I attended the Jung Center Artist’s talk by featured artist Thomas Edwards, a painter of traditional Buddhist icons of the Tibetan persuasion. The thing about icons is that one really needs the ambient cultural surrounds to reinforce the efficacy of discipline practice. The fundamental idea of Buddhism, emptiness, is practically an ideological opposite to Western thought, i.e. man attached to form, inner mind disturbed, as opposed to man not attached to form, mind not disturbed. The corresponding Buddha nature, “unchanged in all changes,” is so dualistically convoluted and semantically quixotic that the first notion of Western mind is to reach for some kind of Cartesian lamppost to steady its reeling brainpan against the migraine-inducing abstruseness of push-me pull-you scholarly argot. Certainly that is the artist’s challenge in any Westernized approach to communicating the experiential aspect of the seemingly inexpressible essence of Buddhism.

Thomas Edward’s paintings are exacting replicas of Buddhist icons scaled-up for exhibition. They are beautiful illustrations in acrylic on canvas, faithful to the originals in spirit and exacting detail. In his talk, Edwards gave a rudimentary overview of concepts and terminology, the historical background and the various visual elements of the Tantric Buddhist philosophy. He delineated the distinctions between the more familiar Chinese and Japanese styles of meditation (sitting cross-legged in tranquilizing, purity-gazing contemplation) and the more aggressive, sexually charged icons in Tantric analogies that motivate one to conquer and vanquish one’s demons, demonstrating a rather more active practice in acting, moving, performing deeds, seeing and hearing.

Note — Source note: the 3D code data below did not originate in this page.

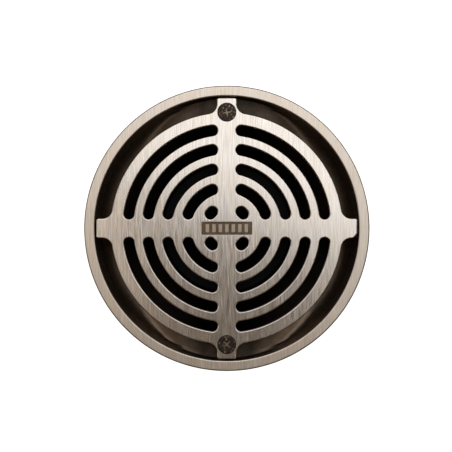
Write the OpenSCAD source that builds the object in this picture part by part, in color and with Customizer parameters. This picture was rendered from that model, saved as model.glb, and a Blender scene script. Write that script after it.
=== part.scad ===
// Round floor drain grate: a cast frame with a threaded neck and a spigot, a slotted grate that
// drops into it on four tabs, two captive screws, a lock ring with its washers, and a foul-air
// trap that lifts out.
// Origin: the middle of the neck's lower end. +Z points up, and the grate's face is on top.

/* [Overall] */
// Height from the neck's lower end to the walking surface
total_h = 84; // [82:0.5:96]

/* [Frame] */
// Outside diameter of the rim
rim_d = 150; // [149.6:0.1:152]
// Inside diameter of the rim at its face
rim_inner_d = 138.9; // [138.5:0.1:140]
// Thickness of the rim where it oversails the bowl
rim_t = 6; // [4:0.5:7]
// Round-over on the rim's outer edges
rim_round = 0.8; // [0.4:0.1:1]
// Round-over on the rim's inner edge
rim_inner_round = 0.7; // [0.5:0.1:1.4]
// Depth of the bowl from the walking surface to the neck's mouth
bowl_depth = 26; // [25:0.5:28]
// Inside radius of the bowl's rounded side
bowl_round = 8; // [7:0.5:9]
// How far the raised ground beside the screw lugs lies under the walking surface
saddle_drop = 10; // [9.5:0.5:12]
// Wall thickness of the casting
wall = 3.5; // [3:0.1:4]
// Major diameter of the neck's 2 1/2 inch pipe thread
neck_d = 75.184; // [75.184:0.001:75.184]
// Bore of the neck
bore_d = 66; // [66:0.1:66.4]
// Outside diameter of the plain spigot under the thread
spigot_d = 72; // [71.6:0.1:72.2]
// Length of the spigot
spigot_l = 18; // [14:0.5:18]

/* [Grate] */
// Diameter of the slotted disc
disc_d = 121.9; // [121:0.1:122.4]
// Thickness of the grate
grate_t = 5.5; // [5:0.1:6]
// Width of a tab
tab_w = 10.4; // [10.2:0.1:11]
// Distance from the centre to a tab's tip
tab_reach = 68.5; // [67.5:0.05:68.6]
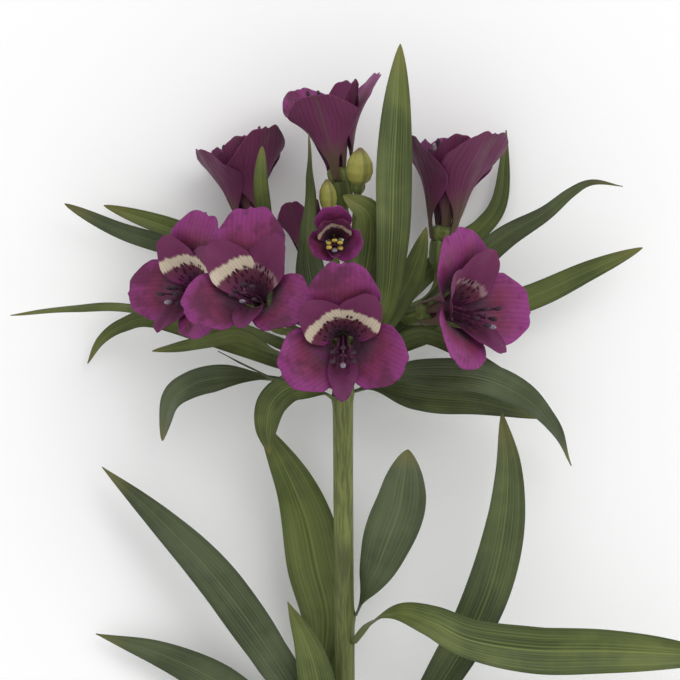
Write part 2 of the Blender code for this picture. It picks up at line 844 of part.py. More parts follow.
def stalk(flower, end, radius, ovary_length, collection):
    """A flower stalk from the stem's head, swelling to the ovary, which stops at end, below the flower."""
    axis, leaving = unit(flower.axis), unit(flower.leaves_stem)
    start = np.array([0.0, 0.5, WHORL_HEIGHT]) + leaving * 0.5
    neck = end - axis * ovary_length
    reach = 0.42 * np.linalg.norm(neck - start)
    t = np.linspace(0.0, 1.0, STALK_RINGS)[:, None]
    first, second = start + leaving * reach, neck - axis * reach * 0.8
    curve = (1 - t) ** 3 * start + 3 * (1 - t) ** 2 * t * first + 3 * (1 - t) * t**2 * second + t**3 * neck
    ovary = neck + axis * ovary_length * np.array([[0.3], [0.65], [1.0]])
    radii = np.concatenate([np.full(STALK_RINGS, STALK_RADIUS), np.array([0.78, 1.0, 0.93]) * radius])
    tube_object(f"stalk of {flower.name}", np.vstack([curve, ovary]), radii, STALK_SIDES, collection)


def make_stem():
    """The stem with its swollen head, the flower stalks and the ovaries, as one green piece."""
    shoot = np.linspace(-STEM_LENGTH, -HEAD_LENGTH / 2, STEM_RINGS)
    head = np.array([0.0, 0.45, 0.8, 1.0]) * HEAD_LENGTH
    path = stem_centre(np.concatenate([shoot, head]))
    radii = np.concatenate([stem_radius(shoot), np.array([0.9, 1.0, 0.92, 0.6]) * HEAD_RADIUS])
    stem = tube_object("stem", path, radii, STEM_SIDES)
    for vertex in stem.data.vertices:
        vertex.co.z = max(vertex.co.z, 0.0)
    collection = new_collection("stalks")
    for bloom in BLOOMS:
        end = np.array(bloom.base) - unit(bloom.axis) * GAP
        stalk(bloom, end, OVARY_RADIUS * bloom.scale, OVARY_LENGTH * bloom.scale, collection)
    for bud in BUDS:
        stalk(bud, np.array(bud.base, float), bud.radius * BUD_NECK_SHARE, BUD_NECK_LENGTH, collection)
    paint(fuse(stem, collection), "stem", GREENS["stem"], 0.5)


def main():
    for obj in list(bpy.data.objects):
        bpy.data.objects.remove(obj)
    make_stem()
    for leaf in (*STEM_LEAVES, *WHORL_LEAVES, BRACT):
        make_leaf(leaf)
    for bloom in BLOOMS:
        make_tepals(bloom)
        make_stamens(bloom)
    for bud in BUDS:
        make_bud(bud)


main()
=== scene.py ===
"""The looks of one cut purple alstroemeria that lies on a pale table, seen from above.

Lengths are millimetres until a mesh is made. Places are told from the top of the stem, where the leaves of
the whorl and the flower stalks start: x to the right, y towards the flowers and z up from the table.
"""

from __future__ import annotations

import logging
import math
from collections.abc import Iterator, Sequence
from dataclasses import dataclass, replace
from enum import Enum

import bpy
import numpy as np
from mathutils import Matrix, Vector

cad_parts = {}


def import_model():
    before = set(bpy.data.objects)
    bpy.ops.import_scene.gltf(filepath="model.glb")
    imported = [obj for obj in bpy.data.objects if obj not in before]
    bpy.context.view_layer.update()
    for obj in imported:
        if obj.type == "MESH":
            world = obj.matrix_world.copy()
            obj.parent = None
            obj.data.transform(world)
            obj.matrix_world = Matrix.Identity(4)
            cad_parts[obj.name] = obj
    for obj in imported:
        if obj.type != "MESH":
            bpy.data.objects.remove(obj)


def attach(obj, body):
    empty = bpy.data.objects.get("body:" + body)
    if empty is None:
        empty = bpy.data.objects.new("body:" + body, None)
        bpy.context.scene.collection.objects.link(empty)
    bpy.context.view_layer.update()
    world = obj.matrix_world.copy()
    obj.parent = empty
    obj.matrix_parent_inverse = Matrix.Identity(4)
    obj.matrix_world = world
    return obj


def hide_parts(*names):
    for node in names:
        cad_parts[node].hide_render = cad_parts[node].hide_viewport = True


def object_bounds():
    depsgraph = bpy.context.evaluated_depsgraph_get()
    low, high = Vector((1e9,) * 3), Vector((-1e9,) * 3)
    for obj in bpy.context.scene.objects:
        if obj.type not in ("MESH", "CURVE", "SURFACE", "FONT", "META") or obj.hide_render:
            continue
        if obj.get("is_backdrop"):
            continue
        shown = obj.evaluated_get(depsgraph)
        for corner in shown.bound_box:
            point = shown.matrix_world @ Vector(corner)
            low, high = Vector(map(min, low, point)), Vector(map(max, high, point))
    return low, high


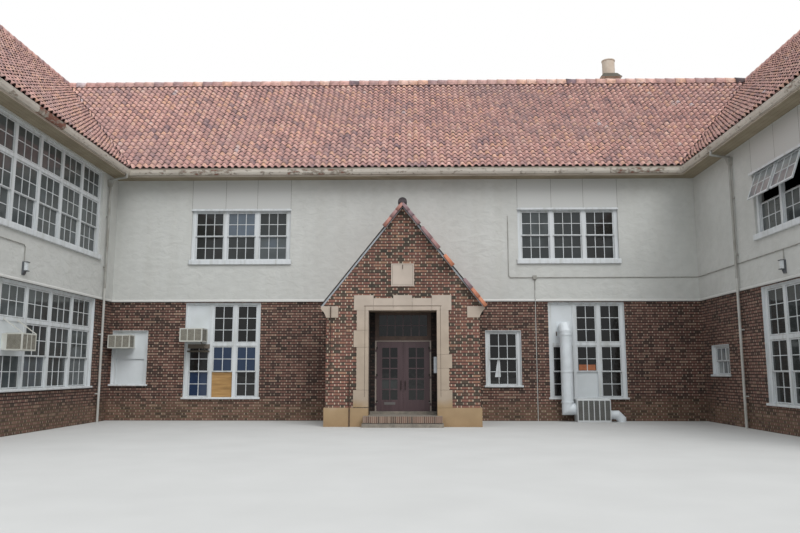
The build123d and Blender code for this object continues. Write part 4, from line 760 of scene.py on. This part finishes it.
# Door pulls, hinges and wall lamps: cast metal under dark bronze lacquer; the mail slot's flap is bare steel.
# The lamps' lenses are pressed frosted glass.
bronze, add, position = new_material("dark_bronze_lacquer")
rub = add("TexNoise", {"Vector": position, "Scale": 30.0, "Detail": 3.0})
tone = add("ValToRGB", (rub,), stops=[(0.3, "26221f"), (0.75, "3d3834")])
level = add("SeparateXYZ", (position,), out=2)
flap = add("COMPARE", (level, 0.64, 0.045))
tone = add("Mix", {0: flap, 6: tone, 7: linear("6f6c6a")})
finish(bronze, tone, 0.5, rub, 0.0005, Metallic=0.7)
dress(bronze, "door_left_fittings", "door_right_fittings")
housing = mottled("grey_lacquer_on_cast_housing", 20.0, 2.0, [(0.3, "494c50"), (0.7, "5c5f63")], 0.5, 0.0005,
                  IOR=1.5)
dress(housing, "wall_lamps")
frosted = mottled("pressed_frosted_glass", 40.0, 2.0, [(0.3, "b4b9bb"), (0.7, "c9cdcf")], 0.3, 0.002, IOR=1.5)
dress(frosted, "lamp_glass")

# Doorway surround, plinths, kneelers and gable block: fine cast stone, buff, washed paler toward the top.
# A line is cut round the opening, the block has a cut border, and a joint at the left foot has crumbled.
# The cut lines are painted dark, as painted shade in their grooves.
stone, add, position = new_material("buff_cast_stone")
axis = add("SeparateXYZ", (position,)).node
across, level = axis.outputs[0], axis.outputs[2]
wide = add("ABSOLUTE", (across,))
speck = add("TexNoise", {"Vector": position, "Scale": 70.0, "Detail": 2.0})
wash = add("TexNoise", {"Vector": position, "Scale": 2.2, "Detail": 5.0})
spread = add("MULTIPLY_ADD", (wash, 0.5, level))
height = add("MapRange", (spread, 0.25, 4.25, 0.0, 1.0))
tone = add("ValToRGB", (height,), stops=[
    (0.0, "977d5d"), (0.13, "a08868"), (0.2, "a39483"), (0.7, "ae9f8f"), (1.0, "b7aa9e")])
shade = add("MapRange", (wash, 0.3, 0.7, 0.9, 1.07))
tone = add("Mix", {0: 1.0, 6: tone, 7: shade}, blend_type="MULTIPLY")
# The line cut round the opening: up both jambs from the plinths, then across the lintel
jamb = add("COMPARE", (wide, 1.125, 0.007))
within = add("COMPARE", (level, 2.2025, 1.3425))
jamb = add("MULTIPLY", (jamb, within))
lintel = add("COMPARE", (level, 3.545, 0.012))
within = add("LESS_THAN", (wide, 1.16))
lintel = add("MULTIPLY", (lintel, within))
# The square border cut in the gable block, round its middle at 4.485 m
centred = add("SUBTRACT", (level, 4.485))
centred = add("ABSOLUTE", (centred,))
border = add("MAXIMUM", (centred, wide))
border = add("COMPARE", (border, 0.305, 0.004))
cut = add("MAXIMUM", (jamb, lintel))
cut = add("MAXIMUM", (cut, border))
# The cut lines take a dark tone, painted shade in the grooves, and are sunk by the relief.
tone = add("Mix", {0: cut, 6: tone, 7: linear("6e6255")})
# The crumbled joint is painted dark, as painted shade in the hollow it leaves.
crumble = add("MULTIPLY_ADD", (speck, 0.04, level))
crumble = add("COMPARE", (crumble, 0.578, 0.009))
at_left = add("COMPARE", (across, -1.24, 0.23))
crumble = add("MULTIPLY", (crumble, at_left))
tone = add("Mix", {0: crumble, 6: tone, 7: linear("3f372f")})
relief = add("MULTIPLY_ADD", (speck, 0.15, 1.0))
relief = add("SUBTRACT", (relief, cut))
finish(stone, tone, 0.85, relief, 0.004, IOR=1.5)
dress(stone, "door_surround", "porch_stones")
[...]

But here again was a psychological Moebius strip: Dhyana is attained where there is no practice, “no mind.” Edward’s didactic lecture was a useful primer for persons who want primary-color-coded visual cues for psychic adjustments in their quest for a transcendence of emotional suffering. His iconographic illustrations are well suited to the genteel, academic atmosphere of the Jung Center’s gallery, providing both the initiate and novitiate an opportunity to run barefoot down the path to enlightenment.